• JOB: Extract the first line through the line containing "return u, v, v" from the listing below, exactly as written.

BEGIN COLLECTED DATA

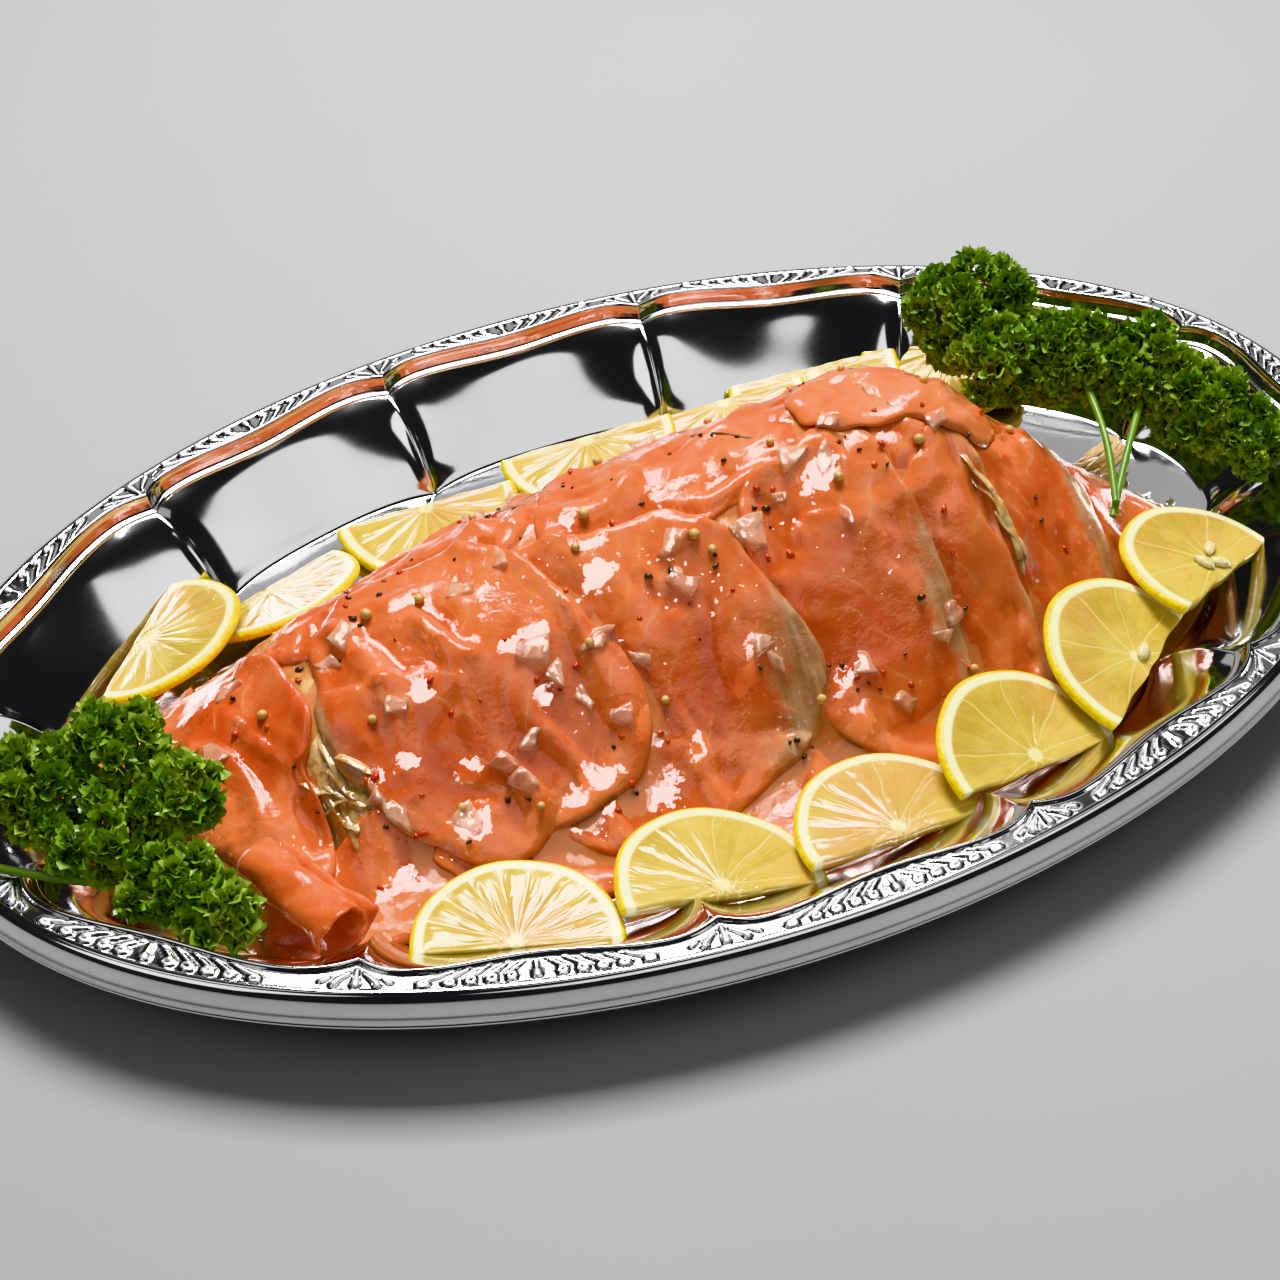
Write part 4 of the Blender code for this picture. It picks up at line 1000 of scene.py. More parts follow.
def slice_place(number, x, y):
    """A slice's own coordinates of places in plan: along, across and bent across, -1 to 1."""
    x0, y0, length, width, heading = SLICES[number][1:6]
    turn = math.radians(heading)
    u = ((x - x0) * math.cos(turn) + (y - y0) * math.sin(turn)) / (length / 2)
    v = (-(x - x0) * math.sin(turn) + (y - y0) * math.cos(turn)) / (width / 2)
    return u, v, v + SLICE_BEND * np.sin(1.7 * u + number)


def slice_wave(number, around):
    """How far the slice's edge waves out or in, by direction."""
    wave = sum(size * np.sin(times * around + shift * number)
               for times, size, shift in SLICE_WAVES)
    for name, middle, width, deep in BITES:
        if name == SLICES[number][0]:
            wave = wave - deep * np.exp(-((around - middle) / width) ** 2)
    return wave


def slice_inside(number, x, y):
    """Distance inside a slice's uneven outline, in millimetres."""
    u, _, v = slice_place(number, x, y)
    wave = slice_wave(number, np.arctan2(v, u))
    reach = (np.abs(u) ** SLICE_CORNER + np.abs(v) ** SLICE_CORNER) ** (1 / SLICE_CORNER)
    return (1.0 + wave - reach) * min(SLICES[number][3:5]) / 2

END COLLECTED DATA

• FULL RESPONSE:
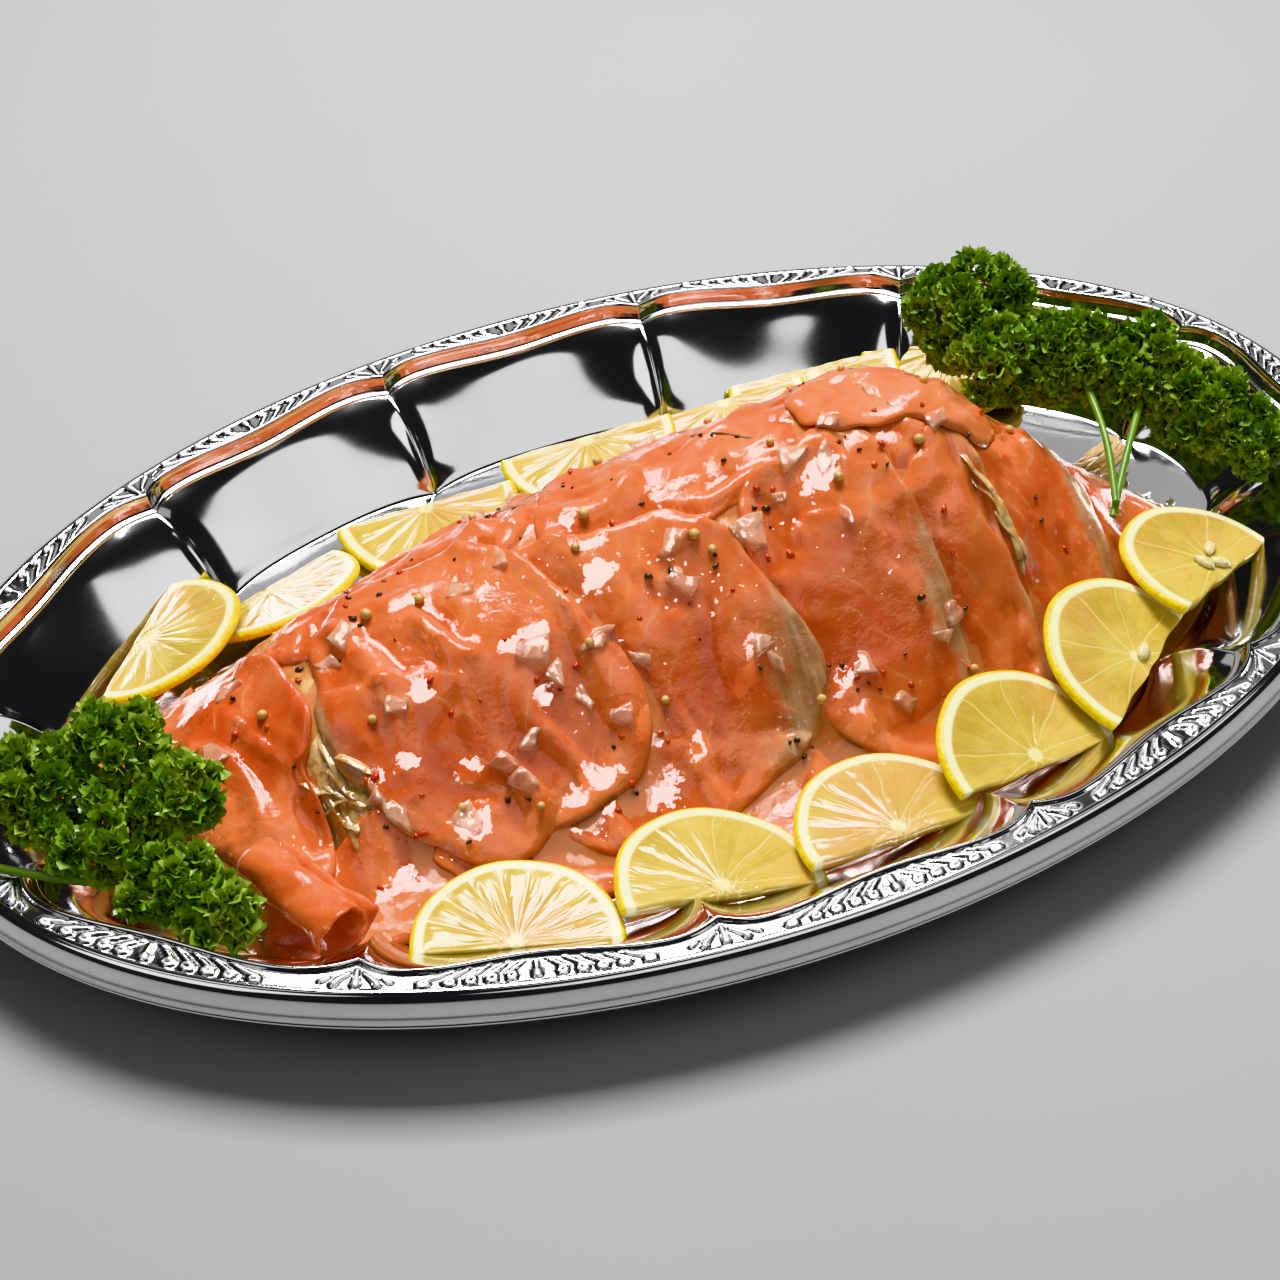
Write part 4 of the Blender code for this picture. It picks up at line 1000 of scene.py. More parts follow.
def slice_place(number, x, y):
    """A slice's own coordinates of places in plan: along, across and bent across, -1 to 1."""
    x0, y0, length, width, heading = SLICES[number][1:6]
    turn = math.radians(heading)
    u = ((x - x0) * math.cos(turn) + (y - y0) * math.sin(turn)) / (length / 2)
    v = (-(x - x0) * math.sin(turn) + (y - y0) * math.cos(turn)) / (width / 2)
    return u, v, v + SLICE_BEND * np.sin(1.7 * u + number)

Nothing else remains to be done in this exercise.